This week's BFP comment dines out on a certain Uruguayan's teeth-led actions as the football world bites back.

 

LIKE many others, I flicked over from England’s dreary World Cup game against Costa Rica on Tuesday the minute Twitter exploded with comments about Luis Suarez and his problematic jaws.

‘Surely not?’ I thought. Not again? But sure enough, the sublimely gifted Uruguayan, whose genius broke English hearts only a matter of days before, sunk his teeth into an al dente opponent for the third time in his career.

The reaction from the British media was, and is, gigantic. Suarez’s has form after all, gnawing away at the arm of an opponent during last year’s Premier League and feasting on a foe in 2010 while playing for Ajax.

Former Wales midfielder and Afghan hound lookalike Robbie Savage, speaking on the BBC, labelled him a “disgrace” who should never step on a football field again at international level.

And ITV’s Ian Wright used his unique insight to suggest the man may have some “serious problems”, which is surely like pointing out that Napoleon, in his bid for world domination, may have suffered from a touch of small man syndrome.

Of course the man has problems. I heard a radio therapist trying to suggest Suarez’s dental discoveries were down to excitement, rather than any malicious intent or indeed hunger pangs.

I don’t buy that for minute – the man clearly has trouble controlling his temper, and for the red mist to descend so quickly that he doesn’t even have time to raise his fists before lashing out, you’ve got a ticking time bomb.

Let’s face it, in any other occupation or walk of life, the man would have been arrested for assault, if not assessed by mental health experts.

I’m trying to imagine the reaction if, as I write, I were to lunge over my desk headfirst and bury my incisors into the shoulder of the intern.
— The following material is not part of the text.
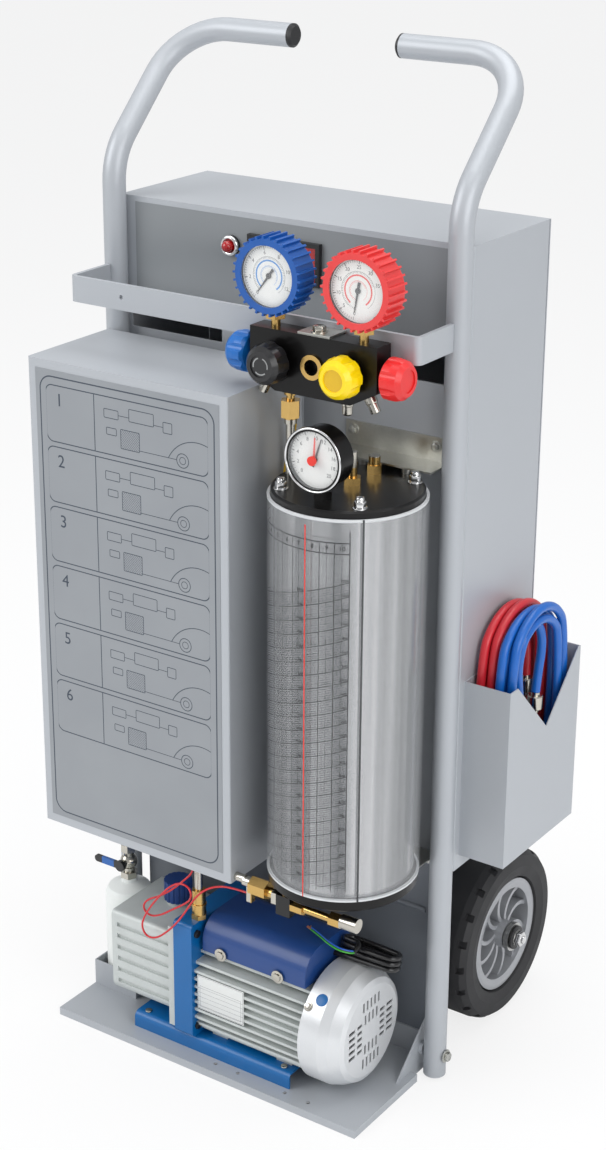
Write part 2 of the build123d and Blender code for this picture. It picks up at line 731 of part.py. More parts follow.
# Knobs: an eight-lobed moulded knob with a sunk disc in its face, on a valve stem
def knob():
    radius = knob_d / 2
    outline = Circle(radius)
    for index in range(knob_flutes):
        angle = 2 * math.pi * (index + 0.5) / knob_flutes
        outline -= Pos((radius + 4) * math.cos(angle), (radius + 4) * math.sin(angle)) * Circle(6.2)
    body = extrude(outline, knob_length)
    crown = turned([(0, 0), (radius - 4, 0), (radius, 3), (radius, 12), (radius - 2, knob_length - 5),
                    (radius - 6.5, knob_length), (0, knob_length)])
    body = body & crown
    body -= Pos(0, 0, knob_length - 0.4) * Cylinder(knob_disc_d / 2, 2)
    stem_length = knob_standoff + knob_stem_depth
    stem = Pos(0, 0, 1 - stem_length / 2) * Cylinder(knob_stem_d / 2, stem_length + 2)
    return body + stem


knob_solid = knob()
front_turn = Rot(90, 0, 0)
save("knob_black", Pos(block_x - knob_offset, block_front - knob_standoff, knob_z) * front_turn * knob_solid)
save("knob_yellow", Pos(block_x + knob_offset, block_front - knob_standoff, knob_z) * front_turn * knob_solid)
save("knob_blue", Pos(bx0 - knob_standoff, block_y, knob_z) * Rot(0, -90, 0) * knob_solid)
save("knob_red", Pos(bx1 + knob_standoff, block_y, knob_z) * Rot(0, 90, 0) * knob_solid)

# Galvanised brackets: the manifold's tab, the cylinder's top angle and its foot angle
tab_x0 = block_x - tab_width / 2
manifold_bracket = slab(tab_x0, tab_x0 + tab_width, block_front + 2, -rail_front,
                        block_high, block_high + bracket_sheet)
manifold_bracket += slab(tab_x0, tab_x0 + tab_width, -rail_front - bracket_sheet, -rail_front,
                         rail_low, block_high + bracket_sheet)
manifold_bracket -= rod_z(3.3, block_high - 1, block_high + 4, block_x, block_y)
angle_x0 = cyl_x - cylinder_bracket_reach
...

This piece might not see out its pithy conclusion.

And if an understanding employer were to give his visiting plumber a third (third!) chance at fixing boilers only for him register a hat trick of chewed customers, we’d be talking a secure cell for one.

Is this all sour grapes? Are we overreacting in a fit of jealous rage over the man’s undoubted and sublime footballing talents?

Talents which saw him awarded the Premier League player of the season and single handedly destroy England’s hopes of World Cup qualification, let’s not forget.

Suarez himself seems to think so, playing down the story and dismissing bitegate (for we must call it that, musn’t we?) as just something that just ‘happens on a football pitch’.

Well yes, it does when you’re on it, Luis.

FIFA has moved swiftly to ban the biter for nine games and has issued him a four month exile from all ‘football activity’.

This presumably prohibits him from pulling on a football strip and re-enacting fantasised scenes in his back garden of a world cup final victory that could have been, had it not been for his errant teeth.

The last time Suarez flossed with flesh he was handed a ten-game ban, and so FIFA’s actions seem to fall into line with common sense and public opinion, which seems universally swayed against the Uruguayan.

Perhaps you can’t blame the player for trying to play down the scandal. He has to be embarrassed at his actions, in the same way as an alcoholic regrets his drinking each morning. But yet it continues.

As Wright sagely put it, “he’s got some seriously issues, man” and must be helped. To simply point fingers and criticise will get him nowhere.

But the sad fact is the cauldron of hate awaiting him in the stadiums of England next season will hardly act as a soothing therapist chair for Suarez.

And this prospect may just push him over the edge into continuing his oral adventures somewhere sunnier for next term. I hear Madrid tastes nice this time of year.